Another period piece was the 1950 Arthur Matthews House in Atherton, not far from where I worked in 2012-2015, but this was my first chance to see it.
I also toured a bunch of Frank Lloyd Wright’s work in June in Iowa, on another tour I led for the Art Institute of Chicago. This of course included the amazing hotel and bank in Mason City from 1910.
A return from Usonia to the Prairie period, there is no shortage of 8-bit nature here.
Not to mention those compressed spaces he loved in entrance sequences, which often challenge my headroom…
I also got to see the 1945 Walter residence in Quasqueton, very similar to the Bay Area houses in having a public face that was mostly wall and an all-window backside.
Entrance – and exit – there are two doors separated by a wall.
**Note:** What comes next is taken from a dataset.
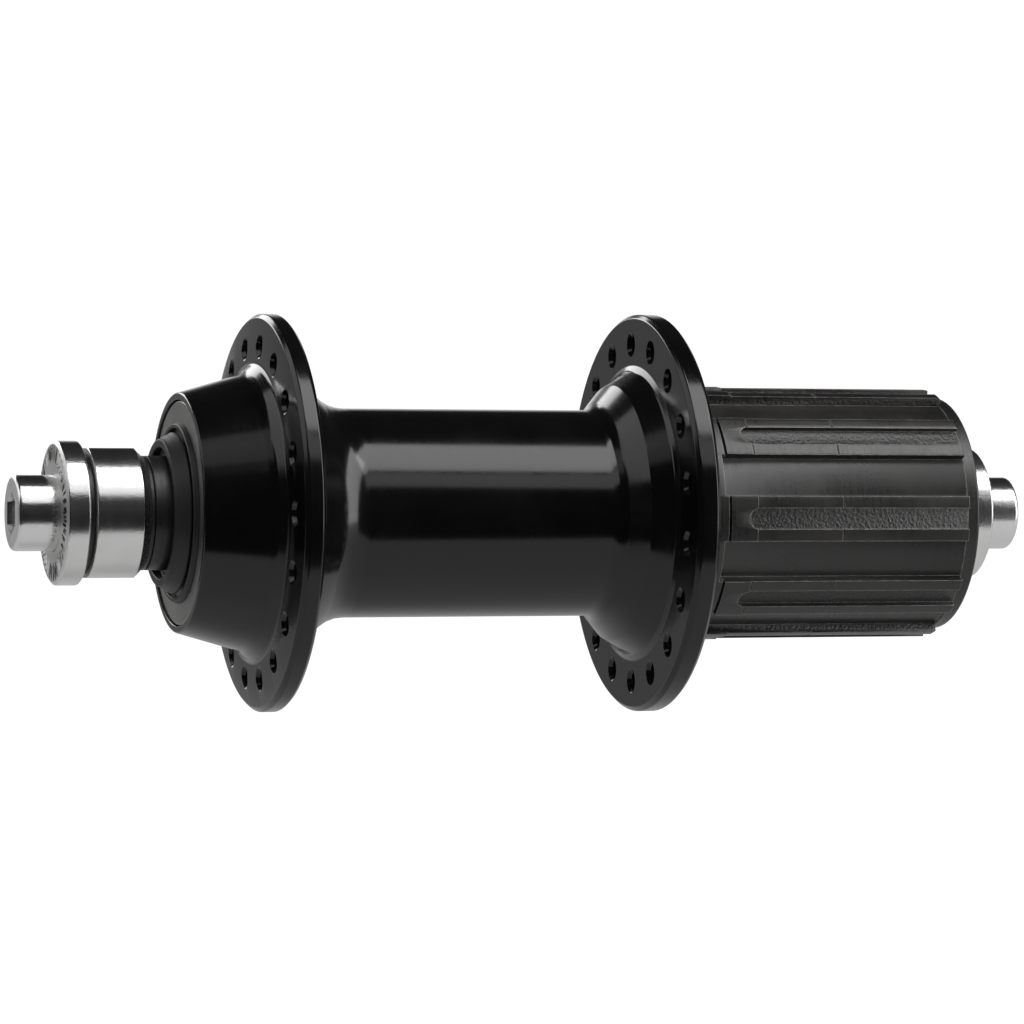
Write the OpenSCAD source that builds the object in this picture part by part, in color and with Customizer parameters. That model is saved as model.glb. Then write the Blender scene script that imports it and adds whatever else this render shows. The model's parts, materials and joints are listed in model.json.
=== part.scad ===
// Rear bicycle hub, cup-and-cone type, 130 mm between the locknut faces, with a splined freehub body.
// The origin is the middle of the axle. The axle runs along Y: +Y is the left end, -Y the drive end,
// +X is the riding direction and +Z is up.
// Stations along the axle ("_t") are millimetres from the middle, positive towards the drive end.

/* [Axle] */
// Distance between the outer faces of the two locknuts
locknut_span = 130; // [129.8:0.1:130.2]
// Length of the axle
axle_len = 141; // [140:0.5:146]
// Diameter of the axle
axle_d = 10; // [9.8:0.05:10]
// Diameter of the bore for the quick-release rod
rod_bore_d = 5.1; // [5:0.05:5.15]
// Width across the flats of the key socket in each end of the axle
key_flats = 5.2; // [5.2:0.05:5.6]
// Depth of the key socket
key_depth = 6; // [4:0.5:8]

/* [Left end stack] */
// Diameter of the serrated grip washer
grip_washer_d = 19; // [18.4:0.1:20]
// Thickness of the grip washer
grip_washer_w = 3.15; // [2.6:0.05:3.3]
// Diameter of the dark gasket ring behind the grip washer
gasket_d = 15.9; // [15:0.1:16.8]
// Thickness of the gasket ring
gasket_w = 1; // [0.8:0.05:1.2]
// Diameter of the left locknut
locknut_d = 17.5; // [17.2:0.1:18.4]
// Width across the two flats of the left locknut
locknut_flats = 17; // [16.5:0.1:17.2]
// Thickness of the lock washer
lock_washer_w = 0.6; // [0.5:0.05:0.7]
// Diameter of the lock washer
lock_washer_d = 15.1; // [14.8:0.1:15.4]
// Diameter of the left cone's sleeve
cone_d = 15.6; // [15.5:0.1:16]
// Width across the two wrench flats of the left cone
cone_flats = 15; // [14.6:0.1:15.2]

/* [Bearings] */
// Diameter of the eighteen hub balls
hub_ball_d = 6.35; // [6.3:0.05:6.4]
// Balls in each hub bearing
hub_balls = 9; // [7:1:9]
// Pitch circle of the hub balls
hub_ball_pcd = 19; // [18.95:0.05:19.05]
// Diameter of the small balls under the freehub body
driver_ball_d = 3.175; // [3.1:0.025:3.2]
// Balls in each of the two small rows
driver_balls = 25; // [20:1:25]
// Running clearance between a ball and its races
race_gap = 0.06; // [0.05:0.005:0.08]

/* [Hub shell] */
// Diameter of the left spoke flange
left_flange_d = 52.8; // [52:0.2:54]
// Diameter of the right spoke flange
right_flange_d = 54; // [53:0.2:56]
// Pitch circle of the left spoke holes
left_spoke_pcd = 44.6; // [44:0.1:45]
// Pitch circle of the right spoke holes
right_spoke_pcd = 45.8; // [45.4:0.1:46.4]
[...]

I love this use of glass cullets – like Bruce Goff in the same era
Mason City has one true Wright house, which was moved, the Stockman House…
A classic Prairie cube from 1908 with those marvelously trimmed corner that describe other planes in a way that should make Kandinsky jealous. The Mason City commissions passed from Wright to Walter Burley Griffin to Barry Byrne, and William Drummond also worked there, so it is well worth a visit.
I saw lots of other Wright houses last year from a distance, but did not tour them inside, so I think i will leave with images from the amazing Yodoko Guest House in Ashiya.
Vince, thank you for sharing your experiences. Happy new year!
People keep telling me his buildings leak. Why don’t they notice how thrilling they are?
Thank you Vince! I always appreciate your vision of architecture and preservation.